By lunchtime Monday, Canada’s top chief executives had already banked an average worker’s annual salary.
To put that another way, in 2014, the country’s top-paid CEOs took home 184 times as much as the average Canadian worker, according to an annual report on publicly-traded companies released Monday by the Canadian Centre for Policy Alternatives.
According to the report, the average take-home for a CEO in the country was $8.96 million, accumulated through salaries, stock options, bonuses, and share grants. Meanwhile, the average worker earned a total of $48,636, while the average minimum wage worker got $22,010.
“What really struck me more than anything else—given the fact that the Canadian economy was already quite weak and commodity prices were already deteriorating in 2014—was the resilience of CEO compensation,” the report’s author, research associate Hugh Mackenzie, told The Star on Monday. “My general suspicion is that all these things are ways of paying people more without people being able to figure out exactly how much.”
Although executive paychecks dipped slightly in 2014 from the previous year, the report, Staying Power: CEO Pay in Canada (pdf), also found that CEO compensation climbed by 25 percent between 2008 and 2013.
Meanwhile, the average worker’s salary increased by just 11 percent.
“When you adjust 1998 income for inflation, an even more dramatic picture emerges of how wide the gap between the top 100 CEOs in Canada and the rest of us has become,” Mackenzie wrote. “Adjusted for inflation, the average income of the top 100 CEOs has increased by 89% since 1998, while the average Canadian income grew by 8%. We should keep in mind that this income boom continued through a deep recession from which Canada has yet to fully emerge.”
While the average CEO salary hovered around $9 million, the highest-paid executives surpassed that by astronomical amounts. Number one on the list was John Chen of Blackberry, who took home $89.7 million. Chen’s base salary was significantly lower than other executives included in the survey, but his shares in the company were worth $88 million, making up the vast majority of his total compensation.
Second place went to Donald Walker, who had a similarly low base salary—$358,924, slightly higher than Chen’s $341,452—but likewise raked in a chunk of his overall pay from company shares, which made up $11.6 million of his $24 million take-home.
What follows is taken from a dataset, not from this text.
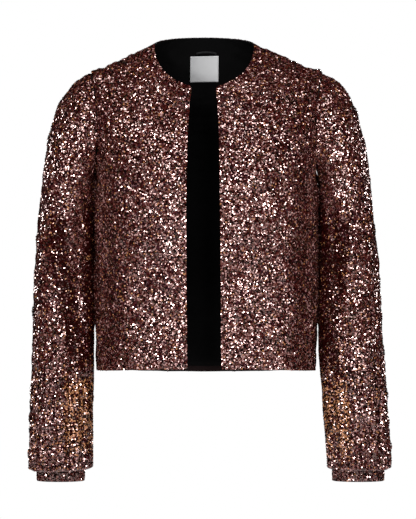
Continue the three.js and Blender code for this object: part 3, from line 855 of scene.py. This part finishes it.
def makeBack():
    rim = lambda v: 90 + seamHalf + armholeOpening(v, "back")
    cloth = clothPanel("back_cloth", "back", panelLevels(46), rim, lambda v: 360 - rim(v), 110)
    places = np.concatenate([bodyPlaces[inBack()], *edgeRows(None, "back", 1, 90),
                             *edgeRows(None, "back", -1, 270),
                             levelRow(90, 270, neckRow), levelRow(90, 270, hemRow)])
    discs = sequinDiscs("back_sequins", torsoSurface, places, 0.5, 0.02, 1)
    dress(discs, None)


makeBack()


def makeLining():
    levels = panelLevels(40)
    levels = levels[levels >= 0.05]  # the lining ends a little above the hem
    rim = lambda v: 90.6 + armholeOpening(v, "back")  # and keeps clear of the seams
    points, normals = panelGrid(levels, rim, lambda v: 360 - rim(v), 90)
    cloth = clothWall("back_lining", points, normals, liningDepth, liningThickness, False, blackLining)
    dress(cloth, "lining_back")


makeLining()
print("back and lining sewn")


seamTuck = {"depth": 1.0, "under": 2.0}  # the sleeve's seam allowance, lying under the body's edge
headRowAt = 0.004  # where along a sleeve its first row lies, beside the armhole


def tubeGrid(surface, side, columns, stations):
    turn, along = np.meshgrid(np.linspace(0, 360, columns, endpoint=False), stations)
    points = surface(turn, along)
    around = np.roll(points, -1, 1) - np.roll(points, 1, 1)
    return points, side * unit(np.cross(around, np.gradient(points, axis=0)))


def makeSleeve(side, word):
    surface = sleeveSurface(side)
    wholes = np.concatenate([np.linspace(0, 0.3, 46, endpoint=False),
                             np.linspace(0.3, 0.8, 60, endpoint=False),
                             np.linspace(0.8, 1, 40, endpoint=False), np.linspace(1, sleeveEnd, 16)])
    points, normals = tubeGrid(surface, side, 126, wholes)
    tuck = points[:1] - normals[:1] * seamTuck["depth"] - np.array([side * seamTuck["under"], 0, 0])
    points, normals = np.concatenate([tuck, points]), np.concatenate([normals[:1], normals])
    cloth = clothWall(f"sleeve_{word}_cloth", points, normals, groundDepth, groundThickness, True,
                      sequinGround)
    dress(cloth, f"sleeve_{word}")
    rowLine = np.concatenate([np.linspace(turnEnd, 0.8, 50, endpoint=False), np.linspace(0.8, 0, 120)])
    places = sewRows(surface, np.linspace(0, 360, 145), rowLine)
    places = places[places[:, 1] > headRowAt]
    headRow = rowAlong(surface, np.linspace(0, 360, 500), np.full(500, headRowAt))
    places = np.concatenate([places, headRow])
    discs = sequinDiscs(f"sleeve_{word}_sequins", surface, places, 1.0, 0.004, side)
    dress(discs, None)


bandWall = {"depth": 0.6, "thickness": 1.6}


def makeCuff(side, word):
    surface = cuffSurface(side)
    points, normals = tubeGrid(surface, side, 204, np.linspace(0, 1, 12))
    cloth = clothWall(f"cuff_{word}_band", points, normals, bandWall["depth"], bandWall["thickness"], True,
                      sequinGround)
    dress(cloth, f"cuff_{word}")
    places = sewRows(surface, np.linspace(0, 360, 181), np.linspace(0.02, 0.99, 20))
    discs = sequinDiscs(f"cuff_{word}_sequins", surface, places, 0.7, 0.02, side)
    dress(discs, None)


for side, word in sides:
    makeSleeve(side, word)
    makeCuff(side, word)
print("sleeves and cuffs sewn")


# What lies on the lining: the label and the hanger loop
def onLining(x, z, depth):
    # The point of the lining at x and z, and depth further in
    x, z, depth = np.broadcast_arrays(*(np.asarray(part, float) for part in (x, z, depth)))
    low, high = np.full(x.shape, float(underarm)), np.full(x.shape, float(neck))

    def angleAt(level):
        shift = through(torso["shift"], level)
        share = np.abs(x - shift) / through(torso["halfWidth"], level)
        turned = np.degrees(np.arcsin(np.clip(share, 0, 1) ** (through(torso["square"], level) / 2)))
        return np.where(x < shift, 180 + turned, 180 - turned)

    for halving in range(30):  # find the level by halving the span
        middle = (low + high) / 2
        below = torsoForm(angleAt(middle), middle)[..., 2] < z
        low, high = np.where(below, middle, low), np.where(below, high, middle)
    angle = angleAt(low)
    normal = normalOf(torsoForm, angle, np.clip(low, 0, neck - 0.02), 0.4, 0.01, 1)
    return torsoForm(angle, low) - normal * (liningDepth + onLiningDepth + depth)[..., None], normal


label = {"width": 45, "height": 39, "thickness": 0.45, "middleX": -3.2, "topZ": -11.9,
         "turn": 1.2, "lean": -0.7, "curl": 0.5, "off": 0.6, "dropOff": 0.03,
         "stitchInset": 2.2, "stitchLength": 2.0, "stitchStep": 3.0, "stitchRadius": 0.22}


def labelPoint(right, down, depth):
    turn = math.radians(label["turn"])
    x = label["middleX"] + right * math.cos(turn) + down * math.sin(math.radians(label["lean"]))
    z = label["topZ"] + right * math.sin(turn) - down * math.cos(turn)
    curl = label["curl"] * np.abs(right / label["width"] * 2) ** 3 * (down / label["height"])
    return onLining(x, z, label["off"] + label["dropOff"] * down + curl + depth)


def threads(name, runs, radius, finish):
    # Short stitches as six-sided tubes that dive into the cloth at both ends
    vertices, faces = [], []
    rings = ((0, -0.8, 0.5), (0.15, 0.3, 1), (0.5, 0.7, 1), (0.85, 0.3, 1), (1, -0.8, 0.5))
    for start, end, normal in runs:
        along = unit(end - start)
        side = np.cross(normal, along)
        for share, lift, size in rings:
            middle = start + (end - start) * share - normal * lift * radius
            for k in range(6):
                a = math.pi * k / 3
                vertices.append(middle + radius * size * (side * math.cos(a) + normal * math.sin(a)))
        first = len(vertices) - 6 * len(rings)
        for ring in range(len(rings) - 1):
            for k in range(6):
                a, b = first + 6 * ring + k, first + 6 * ring + (k + 1) % 6
                faces.append((a, b, b + 6, a + 6))
        faces.append(tuple(range(first + 5, first - 1, -1)))
        faces.append(tuple(range(first + 24, first + 30)))
    return addObject(name, np.array(vertices), faces, [finish])


def makeLabel():
    right, down = np.meshgrid(np.linspace(-0.5, 0.5, 37) * label["width"],
                              np.linspace(0, 1, 33) * label["height"])
    points, normals = labelPoint(right, down, 0)
    satin = clothWall("label_satin", points, -normals, 0, -label["thickness"], False, labelSatin)
    dress(satin, "neck_label")
    runs = []
    step, inset = label["stitchStep"], label["stitchInset"]
    halfSpan, height = label["width"] / 2 - inset, label["height"]
    for x in np.arange(-halfSpan, halfSpan - step * 0.6, step):
        for y in (inset, height - inset):
            runs.append((x, y, x + label["stitchLength"], y))
    for y in np.arange(inset, height - inset - step * 0.6, step):
        for x in (-halfSpan, halfSpan):
            runs.append((x, y, x, y + label["stitchLength"]))
    ends = []
    for x0, y0, x1, y1 in runs:
        a, normal = labelPoint(np.array(x0), np.array(y0), label["thickness"])
        b = labelPoint(np.array(x1), np.array(y1), label["thickness"])[0]
        ends.append((a, b, normal))
    stitches = threads("label_stitches", ends, label["stitchRadius"], greyThread)
    dress(stitches, None)


# A flat size has no side under 10 mm, so the 3 mm ribbon is given with a wider flat and its true area
loop = {"halfSpan": 16, "rise": 4.5, "width": 3, "thickness": 0.6, "middleX": 0, "z": -6.5,
        "off": 0.6, "slack": 1.5, "crown": 0.25, "length": 32.64, "flatWidth": 10.2, "easedWidth": 3.06}


def makeLoop():
    share, edge = np.meshgrid(np.linspace(-1, 1, 41), np.linspace(0, 1, 5))
    z = loop["z"] + loop["rise"] * (1 - share ** 2) * 0.5 - loop["width"] * edge
    depth = loop["off"] + loop["slack"] * (1 - share ** 2) + loop["crown"] * np.sin(np.pi * edge)
    points, normals = onLining(loop["middleX"] + loop["halfSpan"] * share, z, depth)
    ribbon = clothWall("hanger_ribbon", points, -normals, 0, -loop["thickness"], False, blackRibbon)
    dress(ribbon, "hanger_loop")


makeLabel()
makeLoop()
print("label and loop sewn")

# Camera at the photo's angle: level, 4 m away, at the middle of the 416 by 519 frame
shot = {"distance": 4.0, "middleX": 0.0023, "middleZ": -0.3325, "frameHeight": 0.8045, "sensor": 36.0}
camera = bpy.data.objects.new("camera", bpy.data.cameras.new("camera"))
bpy.context.scene.collection.objects.link(camera)
camera.location = (shot["middleX"], -shot["distance"], shot["middleZ"])
camera.rotation_euler = (math.pi / 2, 0, 0)
camera.data.sensor_width = shot["sensor"]
camera.data.lens = shot["sensor"] * shot["distance"] / shot["frameHeight"]
bpy.context.scene.camera = camera

# Studio: a round pale floor and softboxes that the sequins catch, in a dim room with a white outlook
studio = {"floorZ": -0.86, "floorRadius": 1.15, "floorSides": 96, "floorColour": (0.9, 0.9, 0.9),
          "room": 0.009, "aim": (0, 0, -0.35)}
softboxes = [  # place, size across and up, power in watts
    {"name": "keyBox", "at": (-1.7, -3.2, 1.5), "size": (0.55, 0.7), "power": 53},
    {"name": "fillBox", "at": (2.2, -3.4, 0.9), "size": (0.6, 0.7), "power": 54},
    {"name": "topBox", "at": (0.1, -1.6, 2.4), "size": (1.2, 0.5), "power": 25},
    {"name": "frontBox", "at": (0.6, -4.6, 0.7), "size": (0.4, 0.4), "power": 54},
    {"name": "lowBox", "at": (-0.9, -3.8, -0.65), "size": (0.5, 0.25), "power": 44},
    {"name": "sideBoxRight", "at": (-2.1, -1.5, 2.1), "size": (0.5, 0.6), "power": 29},
    {"name": "sideBoxLeft", "at": (2.2, -1.5, 1.9), "size": (0.5, 0.6), "power": 20},
    {"name": "rearBoxLeft", "at": (3.3, 1.9, 0.7), "size": (0.5, 0.6), "power": 42},
    {"name": "rearBoxRight", "at": (-3.3, 1.8, 0.5), "size": (0.5, 0.6), "power": 38},
    {"name": "rearBoxMiddle", "at": (0.3, 4.4, 0.35), "size": (0.5, 0.5), "power": 64},
]


def makeFloor():
    around = np.linspace(0, 2 * np.pi, studio["floorSides"], endpoint=False)
    rim = np.column_stack([np.cos(around), np.sin(around), np.zeros(len(around))]) * studio["floorRadius"]
    rim[:, 2] = studio["floorZ"]
    pale = Finish("paleFloor", Base_Color=(*studio["floorColour"], 1), Roughness=0.9)
    addObject("floor", rim / mm, [list(range(len(around)))], [pale], False)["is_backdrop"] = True


def makeSoftbox(box):
    light = bpy.data.lights.new(box["name"], "AREA")
    light.shape = "RECTANGLE"
    light.size, light.size_y = box["size"]
    light.energy = box["power"]
    lamp = bpy.data.objects.new(box["name"], light)
    lamp.location = box["at"]
    lamp.rotation_euler = (Vector(studio["aim"]) - lamp.location).to_track_quat("-Z", "Y").to_euler()
    bpy.context.scene.collection.objects.link(lamp)


def makeRoom():
    room = bpy.data.worlds.new("room")
    room.use_nodes = True
    outlook = room.node_tree.nodes["Background"]
    path = room.node_tree.nodes.new("ShaderNodeLightPath")
    seen = Wire(room.node_tree, path.outputs["Is Camera Ray"])
    strength = seen * (1 - studio["room"]) + studio["room"]
    room.node_tree.links.new(strength.socket, outlook.inputs["Strength"])
    outlook.inputs["Color"].default_value = (1, 1, 1, 1)
    bpy.context.scene.world = room


makeFloor()
for box in softboxes:
    makeSoftbox(box)
makeRoom()
bpy.context.scene.view_settings.view_transform = "Standard"
print("studio set")

low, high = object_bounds()
{"cad": [list(cadLow), list(cadHigh)], "visual": [list(low), list(high)]}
Other rewards filled in the rest.
As Mackenzie explains, bonus-heavy compensation packages are used to pay CEOs for performances over which, in reality, they have little control.
“Most of the compensation of these executives is not based on how their companies performed in the real markets that they actually have some ability to influence,” he told the Star. “It’s based on the performance of the shares of the company in a market in which the executive can’t control at all…. The criteria that drive the incentive-based compensation, you would think, ought to be based on how the company does based on those same comparables but it doesn’t.”
Prime Minister Justin Trudeau pledged during his election campaign to raise taxes on the super-rich in order to lower them for the middle class and close loopholes that allow CEOs to avoid paying full taxes on their pay by taking it from stock options, which are taxed lower than salaries.
In fact, Mackenzie says, reforming the tax loophole alone would “expressly discourage” the deceptive method of equity-based compensation.
“If we, as a society, have concluded that excessive pay is unacceptable, we should be able to claw back a greater portion of it from the recipients, and structure the tax system to discourage corporations from paying those excessive amounts,” he concluded.